(Entries with model source code)
** START **
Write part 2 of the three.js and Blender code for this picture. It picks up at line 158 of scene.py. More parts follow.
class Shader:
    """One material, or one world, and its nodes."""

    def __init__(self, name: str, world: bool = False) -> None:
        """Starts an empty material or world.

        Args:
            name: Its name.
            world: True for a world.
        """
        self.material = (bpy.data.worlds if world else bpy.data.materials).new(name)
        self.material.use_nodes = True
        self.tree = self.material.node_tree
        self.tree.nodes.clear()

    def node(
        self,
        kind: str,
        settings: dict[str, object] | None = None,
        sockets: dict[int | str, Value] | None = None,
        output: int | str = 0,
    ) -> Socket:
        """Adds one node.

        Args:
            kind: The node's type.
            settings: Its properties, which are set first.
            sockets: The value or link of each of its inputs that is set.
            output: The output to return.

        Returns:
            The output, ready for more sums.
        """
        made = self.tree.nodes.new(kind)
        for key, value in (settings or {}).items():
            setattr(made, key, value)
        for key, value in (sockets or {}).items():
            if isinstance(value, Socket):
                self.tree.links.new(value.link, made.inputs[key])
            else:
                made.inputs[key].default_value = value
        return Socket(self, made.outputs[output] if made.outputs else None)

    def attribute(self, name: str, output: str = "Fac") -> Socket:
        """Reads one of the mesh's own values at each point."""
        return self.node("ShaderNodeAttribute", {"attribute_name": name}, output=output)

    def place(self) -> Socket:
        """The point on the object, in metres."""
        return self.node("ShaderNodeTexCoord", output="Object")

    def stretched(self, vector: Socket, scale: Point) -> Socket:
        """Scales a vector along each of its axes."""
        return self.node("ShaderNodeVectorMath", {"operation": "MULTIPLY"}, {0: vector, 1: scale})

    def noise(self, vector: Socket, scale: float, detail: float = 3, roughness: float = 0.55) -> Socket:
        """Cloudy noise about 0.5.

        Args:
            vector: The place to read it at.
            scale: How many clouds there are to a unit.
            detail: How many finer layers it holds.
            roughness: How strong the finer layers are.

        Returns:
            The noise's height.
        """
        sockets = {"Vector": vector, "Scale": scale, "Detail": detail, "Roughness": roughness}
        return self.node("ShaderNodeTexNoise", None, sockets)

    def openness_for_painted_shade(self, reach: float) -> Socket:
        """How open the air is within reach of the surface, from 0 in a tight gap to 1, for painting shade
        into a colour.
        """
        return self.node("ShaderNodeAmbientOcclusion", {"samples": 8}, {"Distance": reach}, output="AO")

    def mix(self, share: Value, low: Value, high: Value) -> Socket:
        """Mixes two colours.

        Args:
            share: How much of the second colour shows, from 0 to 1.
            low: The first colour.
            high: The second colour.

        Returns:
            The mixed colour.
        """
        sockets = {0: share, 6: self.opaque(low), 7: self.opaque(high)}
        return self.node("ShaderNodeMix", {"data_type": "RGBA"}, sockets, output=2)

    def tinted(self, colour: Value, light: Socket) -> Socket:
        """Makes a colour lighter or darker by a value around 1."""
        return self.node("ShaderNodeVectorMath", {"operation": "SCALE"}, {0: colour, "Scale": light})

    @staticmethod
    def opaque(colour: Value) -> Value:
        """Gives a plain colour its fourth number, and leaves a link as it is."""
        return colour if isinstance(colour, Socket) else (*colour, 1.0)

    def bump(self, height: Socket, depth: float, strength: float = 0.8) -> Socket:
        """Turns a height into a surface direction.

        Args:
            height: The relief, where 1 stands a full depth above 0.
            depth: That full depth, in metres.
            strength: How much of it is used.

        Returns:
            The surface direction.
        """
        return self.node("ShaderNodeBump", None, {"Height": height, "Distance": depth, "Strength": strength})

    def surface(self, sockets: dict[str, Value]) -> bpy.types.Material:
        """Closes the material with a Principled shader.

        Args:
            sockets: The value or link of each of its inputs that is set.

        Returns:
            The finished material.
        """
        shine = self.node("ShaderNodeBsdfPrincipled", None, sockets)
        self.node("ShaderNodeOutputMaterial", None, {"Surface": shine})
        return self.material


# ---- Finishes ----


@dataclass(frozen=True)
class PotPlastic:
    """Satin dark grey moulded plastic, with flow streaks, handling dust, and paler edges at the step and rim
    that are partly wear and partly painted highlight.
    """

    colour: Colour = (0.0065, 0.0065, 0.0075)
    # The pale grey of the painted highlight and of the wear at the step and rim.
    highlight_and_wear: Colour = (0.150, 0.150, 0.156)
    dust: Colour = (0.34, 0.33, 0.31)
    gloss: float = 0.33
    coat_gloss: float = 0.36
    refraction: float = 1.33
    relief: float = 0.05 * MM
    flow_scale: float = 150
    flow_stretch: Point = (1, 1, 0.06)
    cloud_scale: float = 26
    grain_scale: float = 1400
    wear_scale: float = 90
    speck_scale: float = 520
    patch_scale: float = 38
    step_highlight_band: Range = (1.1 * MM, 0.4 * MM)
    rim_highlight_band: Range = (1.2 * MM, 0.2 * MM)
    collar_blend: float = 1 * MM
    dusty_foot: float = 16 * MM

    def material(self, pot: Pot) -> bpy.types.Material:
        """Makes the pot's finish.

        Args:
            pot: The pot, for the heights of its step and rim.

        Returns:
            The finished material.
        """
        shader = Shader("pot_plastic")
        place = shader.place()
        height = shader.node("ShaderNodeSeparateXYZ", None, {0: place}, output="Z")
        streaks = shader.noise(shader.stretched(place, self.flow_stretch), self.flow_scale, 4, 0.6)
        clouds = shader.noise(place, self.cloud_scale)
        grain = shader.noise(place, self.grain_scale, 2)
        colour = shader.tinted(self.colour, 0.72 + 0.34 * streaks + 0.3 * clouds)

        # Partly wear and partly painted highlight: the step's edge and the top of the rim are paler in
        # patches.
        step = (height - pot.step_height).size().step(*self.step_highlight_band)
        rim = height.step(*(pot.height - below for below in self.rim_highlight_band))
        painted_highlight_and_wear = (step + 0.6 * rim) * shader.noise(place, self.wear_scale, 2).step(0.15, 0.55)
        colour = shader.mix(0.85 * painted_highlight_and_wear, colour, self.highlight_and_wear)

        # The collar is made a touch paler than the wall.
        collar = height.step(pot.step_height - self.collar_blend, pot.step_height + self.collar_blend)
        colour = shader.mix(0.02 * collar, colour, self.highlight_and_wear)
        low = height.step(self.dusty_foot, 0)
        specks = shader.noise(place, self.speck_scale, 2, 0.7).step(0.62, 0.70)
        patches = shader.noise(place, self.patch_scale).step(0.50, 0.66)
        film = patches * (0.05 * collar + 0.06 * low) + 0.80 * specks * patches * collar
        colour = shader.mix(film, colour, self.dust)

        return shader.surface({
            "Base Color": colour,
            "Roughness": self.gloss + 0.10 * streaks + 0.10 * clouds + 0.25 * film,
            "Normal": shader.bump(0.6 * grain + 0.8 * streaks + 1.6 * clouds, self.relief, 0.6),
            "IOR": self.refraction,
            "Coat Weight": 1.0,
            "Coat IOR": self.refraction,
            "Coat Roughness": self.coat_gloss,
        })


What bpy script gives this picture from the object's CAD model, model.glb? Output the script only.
** END **
-- What you have to do --
Working from the material above, retype it in its entirety without change.

-- Worked answer --
Write part 2 of the three.js and Blender code for this picture. It picks up at line 158 of scene.py. More parts follow.
class Shader:
    """One material, or one world, and its nodes."""

    def __init__(self, name: str, world: bool = False) -> None:
        """Starts an empty material or world.

        Args:
            name: Its name.
            world: True for a world.
        """
        self.material = (bpy.data.worlds if world else bpy.data.materials).new(name)
        self.material.use_nodes = True
        self.tree = self.material.node_tree
        self.tree.nodes.clear()

    def node(
        self,
        kind: str,
        settings: dict[str, object] | None = None,
        sockets: dict[int | str, Value] | None = None,
        output: int | str = 0,
    ) -> Socket:
        """Adds one node.

        Args:
            kind: The node's type.
            settings: Its properties, which are set first.
            sockets: The value or link of each of its inputs that is set.
            output: The output to return.

        Returns:
            The output, ready for more sums.
        """
        made = self.tree.nodes.new(kind)
        for key, value in (settings or {}).items():
            setattr(made, key, value)
        for key, value in (sockets or {}).items():
            if isinstance(value, Socket):
                self.tree.links.new(value.link, made.inputs[key])
            else:
                made.inputs[key].default_value = value
        return Socket(self, made.outputs[output] if made.outputs else None)

    def attribute(self, name: str, output: str = "Fac") -> Socket:
        """Reads one of the mesh's own values at each point."""
        return self.node("ShaderNodeAttribute", {"attribute_name": name}, output=output)

    def place(self) -> Socket:
        """The point on the object, in metres."""
        return self.node("ShaderNodeTexCoord", output="Object")

    def stretched(self, vector: Socket, scale: Point) -> Socket:
        """Scales a vector along each of its axes."""
        return self.node("ShaderNodeVectorMath", {"operation": "MULTIPLY"}, {0: vector, 1: scale})

    def noise(self, vector: Socket, scale: float, detail: float = 3, roughness: float = 0.55) -> Socket:
        """Cloudy noise about 0.5.

        Args:
            vector: The place to read it at.
            scale: How many clouds there are to a unit.
            detail: How many finer layers it holds.
            roughness: How strong the finer layers are.

        Returns:
            The noise's height.
        """
        sockets = {"Vector": vector, "Scale": scale, "Detail": detail, "Roughness": roughness}
        return self.node("ShaderNodeTexNoise", None, sockets)

    def openness_for_painted_shade(self, reach: float) -> Socket:
        """How open the air is within reach of the surface, from 0 in a tight gap to 1, for painting shade
        into a colour.
        """
        return self.node("ShaderNodeAmbientOcclusion", {"samples": 8}, {"Distance": reach}, output="AO")

    def mix(self, share: Value, low: Value, high: Value) -> Socket:
        """Mixes two colours.

        Args:
            share: How much of the second colour shows, from 0 to 1.
            low: The first colour.
            high: The second colour.

        Returns:
            The mixed colour.
        """
        sockets = {0: share, 6: self.opaque(low), 7: self.opaque(high)}
        return self.node("ShaderNodeMix", {"data_type": "RGBA"}, sockets, output=2)

    def tinted(self, colour: Value, light: Socket) -> Socket:
        """Makes a colour lighter or darker by a value around 1."""
        return self.node("ShaderNodeVectorMath", {"operation": "SCALE"}, {0: colour, "Scale": light})

    @staticmethod
    def opaque(colour: Value) -> Value:
        """Gives a plain colour its fourth number, and leaves a link as it is."""
        return colour if isinstance(colour, Socket) else (*colour, 1.0)

    def bump(self, height: Socket, depth: float, strength: float = 0.8) -> Socket:
        """Turns a height into a surface direction.

        Args:
            height: The relief, where 1 stands a full depth above 0.
            depth: That full depth, in metres.
            strength: How much of it is used.

        Returns:
            The surface direction.
        """
        return self.node("ShaderNodeBump", None, {"Height": height, "Distance": depth, "Strength": strength})

    def surface(self, sockets: dict[str, Value]) -> bpy.types.Material:
        """Closes the material with a Principled shader.

        Args:
            sockets: The value or link of each of its inputs that is set.

        Returns:
            The finished material.
        """
        shine = self.node("ShaderNodeBsdfPrincipled", None, sockets)
        self.node("ShaderNodeOutputMaterial", None, {"Surface": shine})
        return self.material


# ---- Finishes ----


@dataclass(frozen=True)
class PotPlastic:
    """Satin dark grey moulded plastic, with flow streaks, handling dust, and paler edges at the step and rim
    that are partly wear and partly painted highlight.
    """

    colour: Colour = (0.0065, 0.0065, 0.0075)
    # The pale grey of the painted highlight and of the wear at the step and rim.
    highlight_and_wear: Colour = (0.150, 0.150, 0.156)
    dust: Colour = (0.34, 0.33, 0.31)
    gloss: float = 0.33
    coat_gloss: float = 0.36
    refraction: float = 1.33
    relief: float = 0.05 * MM
    flow_scale: float = 150
    flow_stretch: Point = (1, 1, 0.06)
    cloud_scale: float = 26
    grain_scale: float = 1400
    wear_scale: float = 90
    speck_scale: float = 520
    patch_scale: float = 38
    step_highlight_band: Range = (1.1 * MM, 0.4 * MM)
    rim_highlight_band: Range = (1.2 * MM, 0.2 * MM)
    collar_blend: float = 1 * MM
    dusty_foot: float = 16 * MM

    def material(self, pot: Pot) -> bpy.types.Material:
        """Makes the pot's finish.

        Args:
            pot: The pot, for the heights of its step and rim.

        Returns:
            The finished material.
        """
        shader = Shader("pot_plastic")
        place = shader.place()
        height = shader.node("ShaderNodeSeparateXYZ", None, {0: place}, output="Z")
        streaks = shader.noise(shader.stretched(place, self.flow_stretch), self.flow_scale, 4, 0.6)
        clouds = shader.noise(place, self.cloud_scale)
        grain = shader.noise(place, self.grain_scale, 2)
        colour = shader.tinted(self.colour, 0.72 + 0.34 * streaks + 0.3 * clouds)

        # Partly wear and partly painted highlight: the step's edge and the top of the rim are paler in
        # patches.
        step = (height - pot.step_height).size().step(*self.step_highlight_band)
        rim = height.step(*(pot.height - below for below in self.rim_highlight_band))
        painted_highlight_and_wear = (step + 0.6 * rim) * shader.noise(place, self.wear_scale, 2).step(0.15, 0.55)
        colour = shader.mix(0.85 * painted_highlight_and_wear, colour, self.highlight_and_wear)

        # The collar is made a touch paler than the wall.
        collar = height.step(pot.step_height - self.collar_blend, pot.step_height + self.collar_blend)
        colour = shader.mix(0.02 * collar, colour, self.highlight_and_wear)
        low = height.step(self.dusty_foot, 0)
        specks = shader.noise(place, self.speck_scale, 2, 0.7).step(0.62, 0.70)
        patches = shader.noise(place, self.patch_scale).step(0.50, 0.66)
        film = patches * (0.05 * collar + 0.06 * low) + 0.80 * specks * patches * collar
        colour = shader.mix(film, colour, self.dust)

        return shader.surface({
            "Base Color": colour,
            "Roughness": self.gloss + 0.10 * streaks + 0.10 * clouds + 0.25 * film,
            "Normal": shader.bump(0.6 * grain + 0.8 * streaks + 1.6 * clouds, self.relief, 0.6),
            "IOR": self.refraction,
            "Coat Weight": 1.0,
            "Coat IOR": self.refraction,
            "Coat Roughness": self.coat_gloss,
        })


What bpy script gives this picture from the object's CAD model, model.glb? Output the script only.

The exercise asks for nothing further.